Ellen: I just get tired when I think of all the handwringing over games like this and  the artificial time tables for when to start make-up and hard and fast rules about when to date. Time isn’t marching on just for us. Our “babies” are moving into adulthood at lightning speed juiced with the power of teen spirit and hormones and we would do best to follow their lead.

So let’s take a minute to pull together a plan, so that when the stakes are higher than, say, spin-the-water-bottle and they will be, you’ll be ready.

game plan 3

 

Erin: So I’m just gonna throw right out there that “Oh, hellz no, ain’t nobody gonna try and kiss my baby” is a perfectly reasonable response to a situation like this.

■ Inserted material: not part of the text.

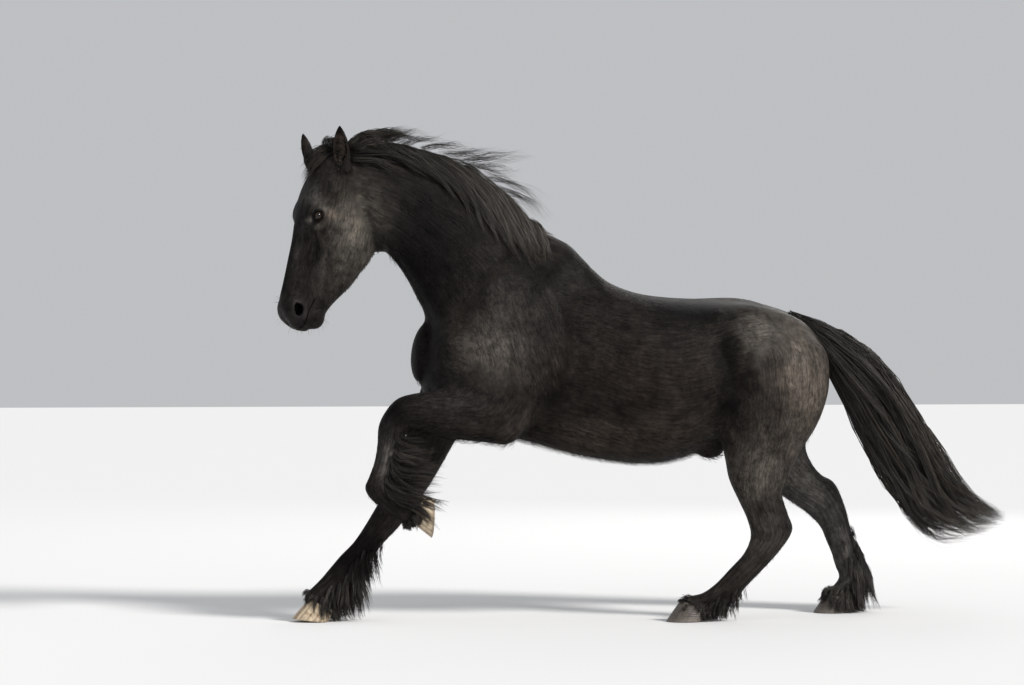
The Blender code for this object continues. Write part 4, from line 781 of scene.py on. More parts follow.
def skin_form(P):
    d = flesh(P)
    d = smin(d, bar(P, *DOCK), .03)
    depth = np.interp(np.linalg.norm(P-np.array([-1.12, -.09, 1.42]), axis=1), (.42, .55), (.0022, DEPTH))
    d = d+depth
    for s in EARS:
        b, t, o = EARS[s]
        low = ease((P-np.array(b))@(np.array(t)-np.array(b))/.03, .15, .45)
        d = smin(d, skin_ear(P, s), .030-.020*low)
    for k in HOOVES:                                   # the coronet band closes onto the horn
        d = smax(d, -hoof(P, k, -.004), .004)
    d = lids(P, d)
    d = muzzle(P, d)
    return d

def skin_levels(P):
    L = np.full(len(P), 3)
    head_ = np.linalg.norm((P-np.array([-1.11, -.09, 1.48]))/np.array([.24, .22, .42]), axis=1) < 1
    L[head_ | (P[:, 2] < .12) | ((P[:, 0] < -.72) & (P[:, 2] < .55))] = 2
    for b, t, o in EARS.values():
        mid = (np.array(b)+np.array(t))/2
        L[np.linalg.norm((P-mid)/np.array([.062, .062, .105]), axis=1) < 1] = 1
    Q = to_head(P)
    L[(Q[:, 2] < -.575) & (Q[:, 2] > -.70) & (np.abs(Q[:, 0]) < .075) & head_] = 1
    line = np.interp(Q[:, 2], (-.70, -.684, -.655, -.62, -.578), (.004, .000, -.004, -.010, -.024))
    L[(np.abs(Q[:, 0]-line+.0020) < .0120) & (Q[:, 2] < -.570) & (Q[:, 2] > -.705) & head_] = 0
    for w in (-1, 1):
        L[np.linalg.norm(Q-np.array([.042, w*.048, -.626]), axis=1) < .029] = 0
        L[np.linalg.norm(Q-np.array([EYE[0], w*EYE[1], EYE[2]]), axis=1) < .044] = 1
    for c, a, b, n in EYE_AT.values():
        L[np.linalg.norm(P-c-n*.012, axis=1) < .027] = 0
    return L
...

Ellen: Absolutely. But this initial emotional response is not something to download on your kid. A husband, on the other hand, is always a great choice as he has a vested interest in your kid staying off of the pole, so to speak.

Erin: And your girlfriends owe you AND know you. You suffered through playdates with crappy goldfish ground into your new carpet and teddy grahams stuffed between your couch cushions for just this moment. Besides, these ladies will know just what to say to keep you from going over that figurative castle wall.

Ellen:  You have to take this crucial time to vent, so that when your kid is venting or sharing or even just talking, you can be silent.

Erin: This is key and we cannot express this enough. In the world of the angsty adolescent, YOUR silence is not just golden, it is pure gold and will keep your teen from turning mute.

Erin: Which leads us to the next step. Talk it out with your kid. Sort of.

You may not be ready exactly to see your kid moving into this next phase but they ARE, so fall in line.  Say something like “Hey, tell me about Gertrude’s party” and then zip it. Tight. 

Ellen:  Just listening is powerful Mom stuff. By not handling it—no emails, no handwringing, no pitchforks–you are giving your child the tools to handle it herself and the opportunity to build a bridge of trust with you that will come in handy later on.

Erin: By not blowing up this bridge of trust over the small stuff, you are communicating that you can handle whatever they want to tell you.

Ellen:  We want our kids to share and be open. That’s the end game. But jumping to action or indignation without really listening will end THAT game pretty quickly.

Erin: This is probably one of the hardest things about parenting the older child. Gone are the days where we rocked their world with a hug and a band-aid or a bag full of snacks.

Ellen: Oh the sweet simplicity!

Erin: Now our mothering is more on the down low . . . think more Diana Prince, less Wonder Woman flash. We show our love and guidance in these small moments where we support their growing independence and competence with nary a red boot or golden lasso in sight.

Ellen: We’re still sporting our capes beneath our Target T-shirts, but the point of the next few years is that everybody KNOWS we’re still our kid’s heroes, champions, and number one fans, but now we are giving our kids a chance to own the spotlight. . .

Erin: . . . and share the game plan.

Ellen: And we all win.

Erin: Or at least we’re on the same team.